I'd like to add a bit to some of the above. That is relating to the question of authenticity, or adherence to "what the composer really meant" -- sort of hinted at in avanchnzel's answer.
It is quite true that most urtext editions have been heavily researched and corroborated by looking at as many manuscripts as the publishers can find. This does not mean, however, that they represent what the composer really wanted. Sometimes, no doubt, they do. Perhaps even most of the time. But sometimes -- particularly with baroque and earlier, including Bach -- they don't, or, more accurately, they become that group of scholars' opinion as to what the composer really meant. Neither they nor anyone else has any way of knowing whether they are correct.

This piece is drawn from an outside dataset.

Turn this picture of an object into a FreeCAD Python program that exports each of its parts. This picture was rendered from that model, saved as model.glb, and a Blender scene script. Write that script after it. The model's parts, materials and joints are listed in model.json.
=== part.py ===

To take Bach as an example. For some works -- the Well Tempered Clavier, or The Art of the Fugue, for examples, you are looking at an academic study, and it is possible to be pretty sure of what dear old Johann meant. With the organ works, however -- all of them -- the man was a master improviser, and it is highly unlikely that he ever played them quite the same way twice (even when he wasn't borrowing from Cantata A for a fugue in some other organ piece).

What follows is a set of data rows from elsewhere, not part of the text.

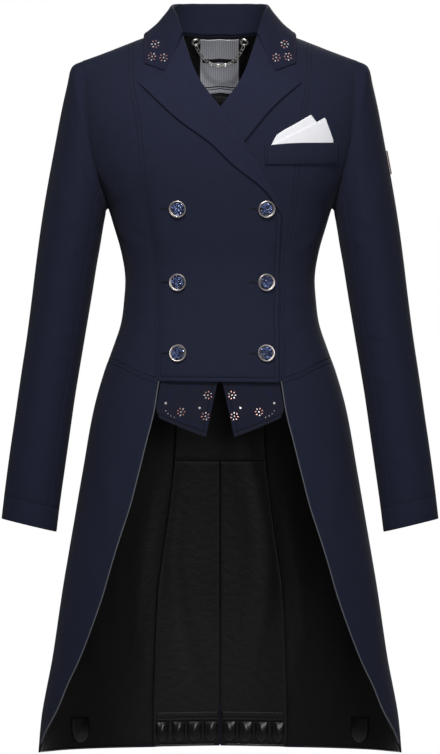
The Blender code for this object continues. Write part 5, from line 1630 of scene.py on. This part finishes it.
def spun(profile, turns):
    """A solid of revolution about Z through (radius, height) pairs."""
    angle = np.linspace(0, 2 * np.pi, turns, endpoint=False)
    rings = [np.stack((r * np.cos(angle), r * np.sin(angle), np.full(turns, z)), -1)
             for r, z in profile]
    return np.concatenate(rings), tube_faces(len(profile), turns)


def ring_part(radius, wire, turns=40, segments=10, stretch=0.0):
    """A ring of wire in the XY plane, drawn out along Y by the stretch."""
    angle = np.linspace(0, 2 * np.pi, turns, endpoint=False)
    out = np.stack((np.cos(angle), np.sin(angle), np.zeros(turns)), -1)
    centre = radius * out
    centre[:, 1] += stretch * np.sign(out[:, 1])
    cosine, sine = circle(segments)
    up = np.array((0.0, 0.0, 1.0))
    rings = centre[:, None] + wire * (cosine * out[:, None] + sine * up)
    i, j = np.meshgrid(np.arange(turns), np.arange(segments), indexing="ij")
    a = i * segments + j
    b = i * segments + (j + 1) % segments
    c = ((i + 1) % turns) * segments + (j + 1) % segments
    d = ((i + 1) % turns) * segments + j
    return rings.reshape(-1, 3), np.stack((a, b, c, d), -1).reshape(-1, 4).tolist()


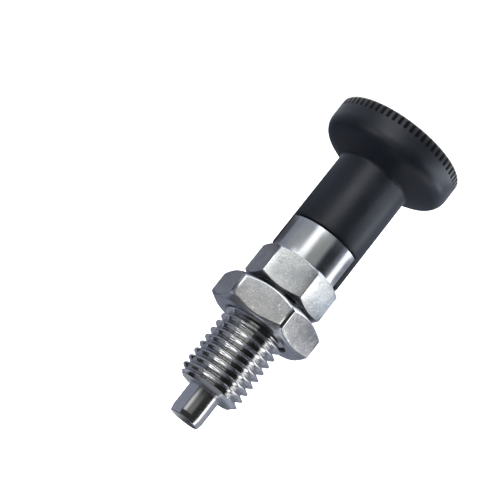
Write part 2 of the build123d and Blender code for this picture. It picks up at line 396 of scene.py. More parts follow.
# Black glass-filled moulding: fine spark-eroded grain, paler scuffs, and dark dirt in the knurl's grooves.
# The groove's zone is (lowest, highest, deepest radius, radius at the rim), in mm
def mouldedBlack(name, settings):
    material, nodes, links = newMaterial(name)
    shader = nodes["Principled BSDF"]
    shader.inputs["IOR"].default_value = settings["ior"]
    place = addNode(nodes, "ShaderNodeTexCoord").outputs["Object"]
    cloud = addNoise(nodes, links, place, settings["cloudScale"], 4, 0.6)
    grain = addNoise(nodes, links, place, settings["grainScale"], 4, 0.6)
    scuff = addNoise(nodes, links, place, settings["scuffScale"], 6, 0.75, stretch=settings["scuffStretch"])
    colour = addMix(nodes, links, addRange(nodes, links, cloud, *settings["cloudSpan"], 0, 1),
                    settings["dark"], settings["light"])
    low, high, share = settings["scuffs"]
    paler = addRange(nodes, links, scuff, low, high, 0, share)
    colour = addMix(nodes, links, paler, colour, settings["worn"])
    split = addNode(nodes, "ShaderNodeSeparateXYZ")
    links.new(place, split.inputs["Vector"])
    low, high, deep, rim = settings["groove"]
    soft = settings["grooveSoftness"]
    height = split.outputs["Z"]
    inward = addRange(nodes, links, axisDistance(nodes, links, split), deep * mm, rim * mm, 1, 0)
    aboveLow = addRange(nodes, links, height, low * mm, (low + soft) * mm, 0, 1)
    belowHigh = addRange(nodes, links, height, (high - soft) * mm, high * mm, 1, 0)
    inGroove = addMath(nodes, links, "MULTIPLY", inward,
                       addMath(nodes, links, "MULTIPLY", aboveLow, belowHigh))
    colour = addMix(nodes, links, inGroove, colour, settings["dirt"])
    links.new(colour, shader.inputs["Base Color"])
    gloss = addRange(nodes, links, inGroove, 0, 1, *settings["gloss"])
    links.new(gloss, shader.inputs["Specular IOR Level"])
    grainRough = settings["grainRough"]
    rough = addMath(nodes, links, "ADD", addRange(nodes, links, cloud, *noiseSpan, *settings["roughness"]),
                    addRange(nodes, links, grain, *noiseSpan, -grainRough, grainRough))
    links.new(rough, shader.inputs["Roughness"])
    relief = addMath(nodes, links, "ADD",
                     addMath(nodes, links, "MULTIPLY", grain, settings["grainDepth"]),
                     addMath(nodes, links, "MULTIPLY", cloud, settings["cloudDepth"]))
    bump = addNode(nodes, "ShaderNodeBump", Strength=1.0, Distance=mm)
    links.new(relief, bump.inputs["Height"])
    links.new(bump.outputs["Normal"], shader.inputs["Normal"])
    return material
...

So one can quite legitimately have differences of opinion as to which particular set of notes was really meant.
Also true of modern French organ music -- the whole crew; Widor, Langlais, Alain, Dupre, Franck, etc. -- they were improvisations before they were ever written down.
Take the pontificating of scholars with some caution.
Extremely well put, the accuracy of your statements is to be highly complimented. And, for those naysayers in the UK who disagree with my thesis of original performance, I state the following:
1) The leading applied musicologist on this subject (in the world, much less the UK) is Dr. Clive Brown of the University of Leeds. He stated in an interview (March of 2015) with radio station WQXR of New York city the following: "All Classical Music is Being Played Wrong."
2) As accurately stated in this particular post, he said that all musicians of the time commonly improvised and rarely played anything the same way twice (Mozart and Beethoven being the most well known examples).
3) Guess who has completely endorsed the thesis of my video on several occasions. Oh, my!
4) Finally, the term Urtext was originally coined and espoused by Heinrich Schenker in the late 19th and early 20th centuries. His work was mostly concerned with the late Beethoven Sonatas, with which many performers were taking great liberties.
5) Not only did they improvise (like Beethoven), they were also publishing printed versions of their performances, which in a word was: wrong.
6) However, for Schenker to haul out Beethoven's manuscripts and state that this is the way the composer (the great improviser) played them is total falsehood. The man was totally deaf and had not performed in years.
7) During his lifetime, Schenker had to teach out of his home because no one in any music conservatory would give him a job. Why? Because no one, and I mean no one played anything literally, according to the score.
Cool Then, as accurately stated in his Memoir, Earl Wild reveals that directly after World War II Adele Marcus, Rossina Lhevinne, Claudio Arrau, Rubinstein, et al, resurrected this note perfect, attention to the score Urtext methodology.
9) If it take us the rest of our lives, Clive Brown, Neal Peres Da Costa, Kenneth Hamilton and myself will let the rest of the world know how the composer/pianists who originally wrote this great music actually performed it!